"""

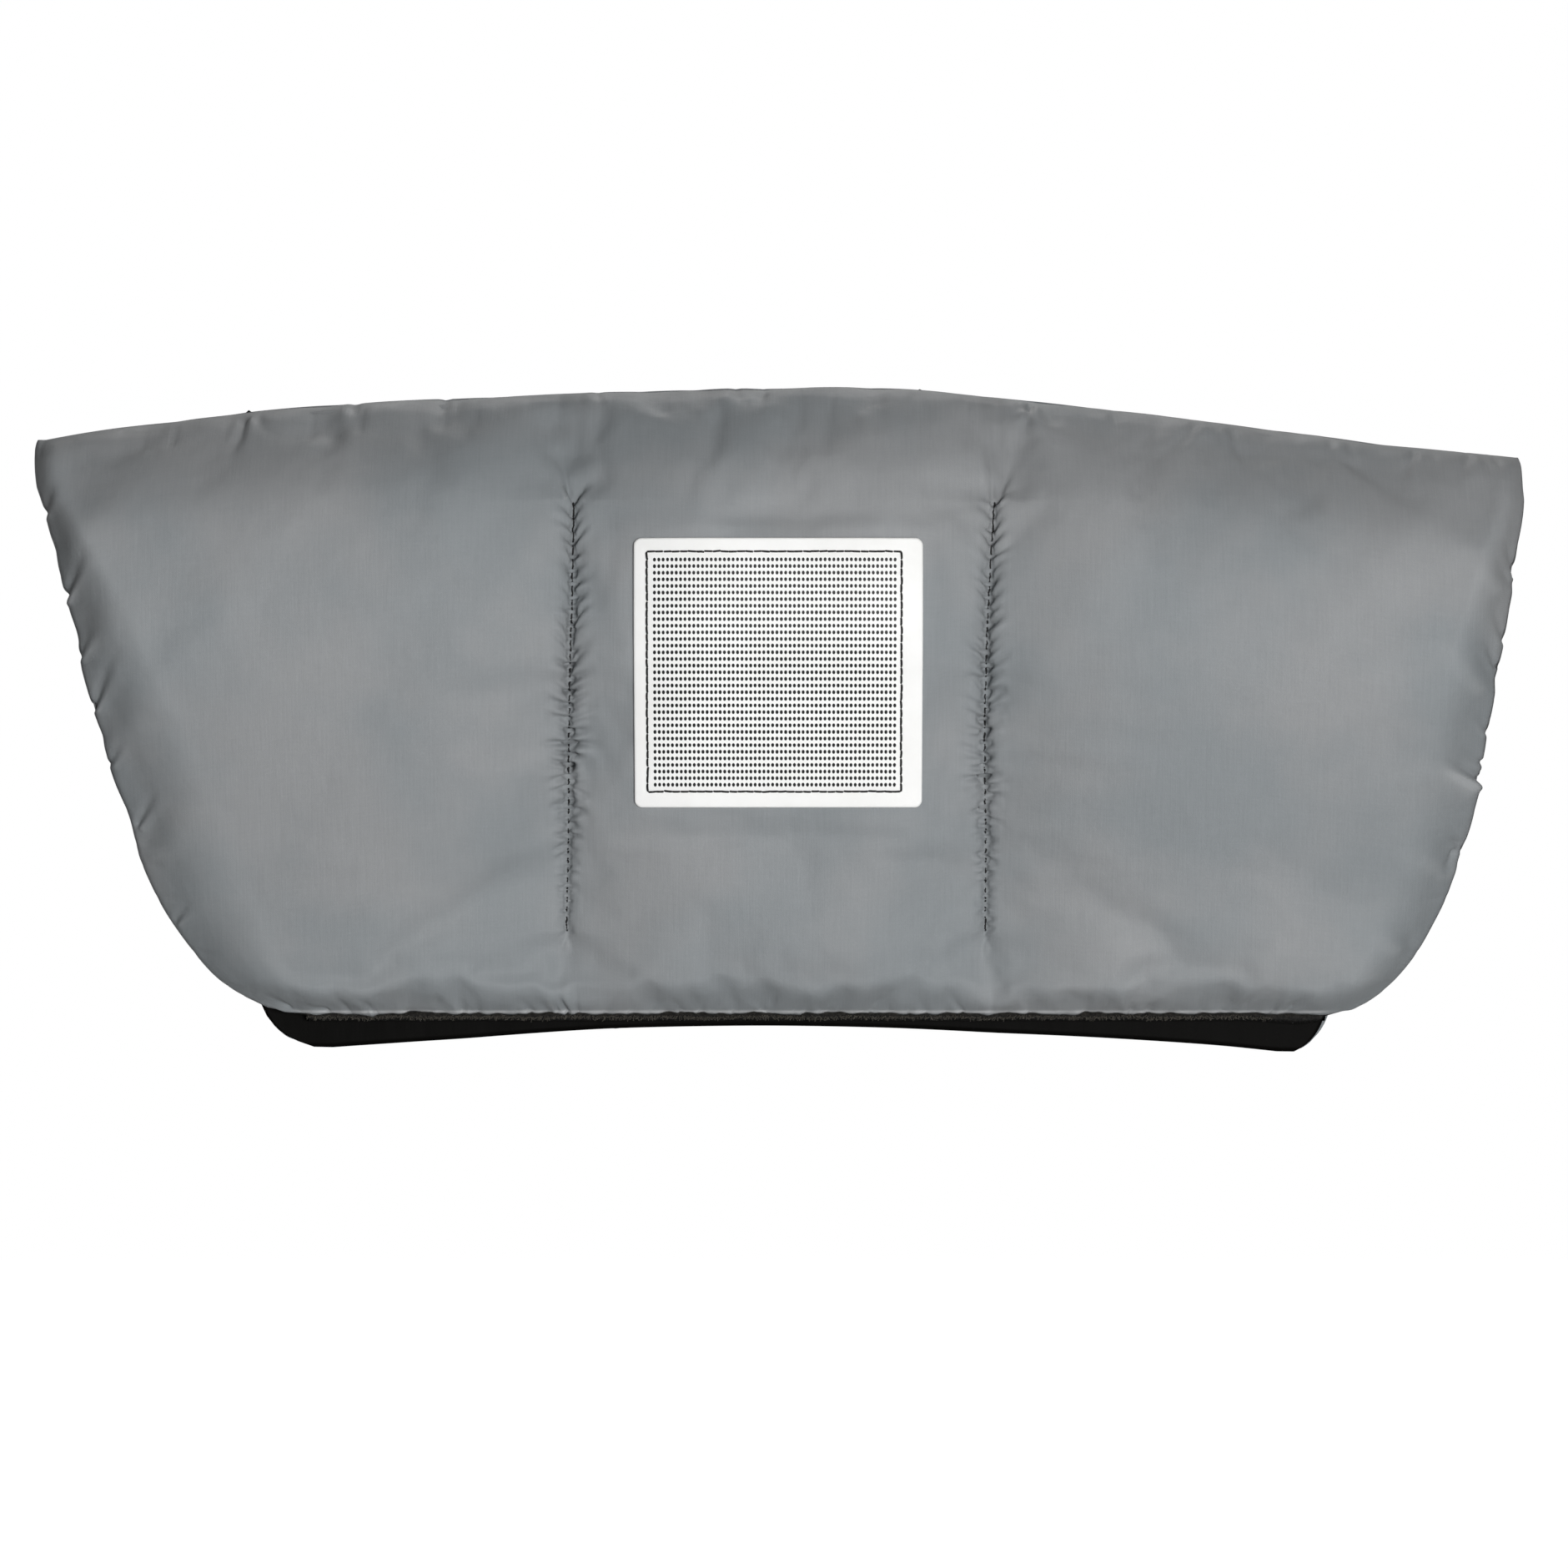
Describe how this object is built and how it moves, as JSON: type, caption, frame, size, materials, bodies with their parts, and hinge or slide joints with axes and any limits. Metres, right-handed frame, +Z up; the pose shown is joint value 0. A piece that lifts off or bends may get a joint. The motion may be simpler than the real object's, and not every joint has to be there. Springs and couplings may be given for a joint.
{
  "type": "stroller hand muff",
  "caption": "Padded hand muff that hangs over a pushchair handlebar: quilted grey panels sewn along an arched top, open ends, fleece lining, press studs below, a blank sewn-on patch.",
  "frame": {"origin": "middle of the stretch of handlebar that the muff hangs on, on the handlebar's axis", "axes": "+X along the handlebar to the right in the front view, +Z up; the front panel with the patch faces -Y"},
  "size_m": [0.498, 0.1074, 0.2207],
  "materials": {
    "shell": "grey woven nylon with a soft sheen",
    "wadding": "white polyester fibre wadding",
    "fleece": "black fleece with a short pile",
    "smooth_lining": "smooth black woven lining",
    "black_thread": "black polyester sewing thread",
    "grey_thread": "grey polyester sewing thread",
    "patch": "matt white rubber with a grid of small black dots",
    "press_studs": "nickel-plated"
  },
  "bodies": {
    "rear_panel": {"rear_shell": "shell", "rear_wadding": "wadding", "rear_lining": "smooth_lining", "rear_edge_thread": "grey_thread", "rear_quilt_thread_left": "black_thread", "rear_quilt_thread_right": "black_thread", "top_seam_thread": "grey_thread", "stud_left": "press_studs", "stud_middle": "press_studs", "stud_right": "press_studs", "stud_cap_left": "press_studs", "stud_cap_middle": "press_studs", "stud_cap_right": "press_studs"},
    "front_panel": {"front_shell": "shell", "front_wadding": "wadding", "front_lining": "fleece", "front_edge_thread": "grey_thread", "front_quilt_thread_left": "black_thread", "front_quilt_thread_right": "black_thread", "patch": "patch", "patch_thread": "black_thread", "socket_left": "press_studs", "socket_middle": "press_studs", "socket_right": "press_studs", "socket_cap_left": "press_studs", "socket_cap_middle": "press_studs", "socket_cap_right": "press_studs"}
  },
  "joints": [
    {"name": "front_panel_swing", "type": "hinge", "parent": "rear_panel", "child": "front_panel", "pos_m": [0, 0, 0.053], "axis": [-1, 0, 0], "range_deg": [0, 150]}
  ]
}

"""

Exercise details: Return the listing above word for word.

Answer to the task:
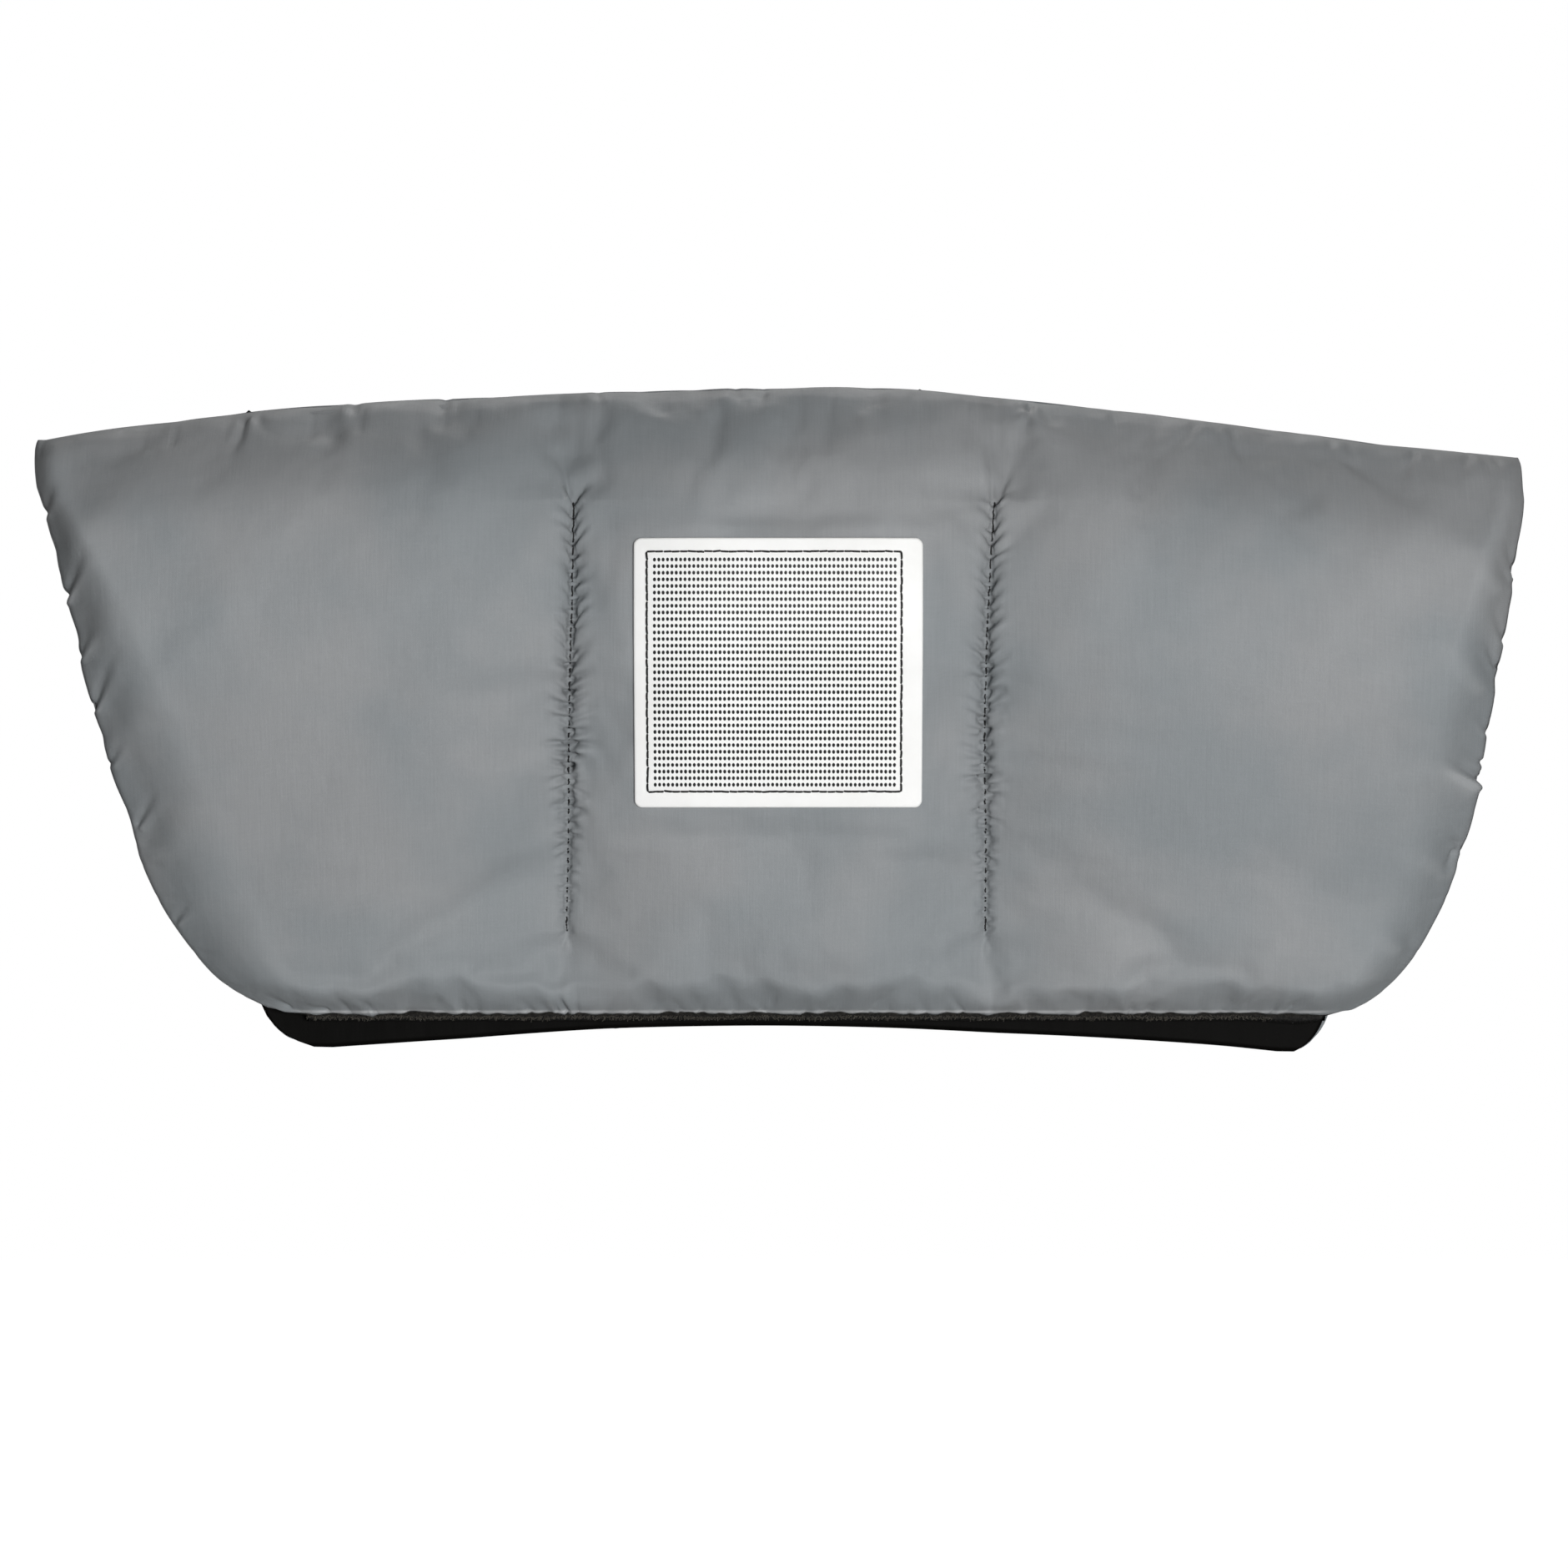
Describe how this object is built and how it moves, as JSON: type, caption, frame, size, materials, bodies with their parts, and hinge or slide joints with axes and any limits. Metres, right-handed frame, +Z up; the pose shown is joint value 0. A piece that lifts off or bends may get a joint. The motion may be simpler than the real object's, and not every joint has to be there. Springs and couplings may be given for a joint.
{
  "type": "stroller hand muff",
  "caption": "Padded hand muff that hangs over a pushchair handlebar: quilted grey panels sewn along an arched top, open ends, fleece lining, press studs below, a blank sewn-on patch.",
  "frame": {"origin": "middle of the stretch of handlebar that the muff hangs on, on the handlebar's axis", "axes": "+X along the handlebar to the right in the front view, +Z up; the front panel with the patch faces -Y"},
  "size_m": [0.498, 0.1074, 0.2207],
  "materials": {
    "shell": "grey woven nylon with a soft sheen",
    "wadding": "white polyester fibre wadding",
    "fleece": "black fleece with a short pile",
    "smooth_lining": "smooth black woven lining",
    "black_thread": "black polyester sewing thread",
    "grey_thread": "grey polyester sewing thread",
    "patch": "matt white rubber with a grid of small black dots",
    "press_studs": "nickel-plated"
  },
  "bodies": {
    "rear_panel": {"rear_shell": "shell", "rear_wadding": "wadding", "rear_lining": "smooth_lining", "rear_edge_thread": "grey_thread", "rear_quilt_thread_left": "black_thread", "rear_quilt_thread_right": "black_thread", "top_seam_thread": "grey_thread", "stud_left": "press_studs", "stud_middle": "press_studs", "stud_right": "press_studs", "stud_cap_left": "press_studs", "stud_cap_middle": "press_studs", "stud_cap_right": "press_studs"},
    "front_panel": {"front_shell": "shell", "front_wadding": "wadding", "front_lining": "fleece", "front_edge_thread": "grey_thread", "front_quilt_thread_left": "black_thread", "front_quilt_thread_right": "black_thread", "patch": "patch", "patch_thread": "black_thread", "socket_left": "press_studs", "socket_middle": "press_studs", "socket_right": "press_studs", "socket_cap_left": "press_studs", "socket_cap_middle": "press_studs", "socket_cap_right": "press_studs"}
  },
  "joints": [
    {"name": "front_panel_swing", "type": "hinge", "parent": "rear_panel", "child": "front_panel", "pos_m": [0, 0, 0.053], "axis": [-1, 0, 0], "range_deg": [0, 150]}
  ]
}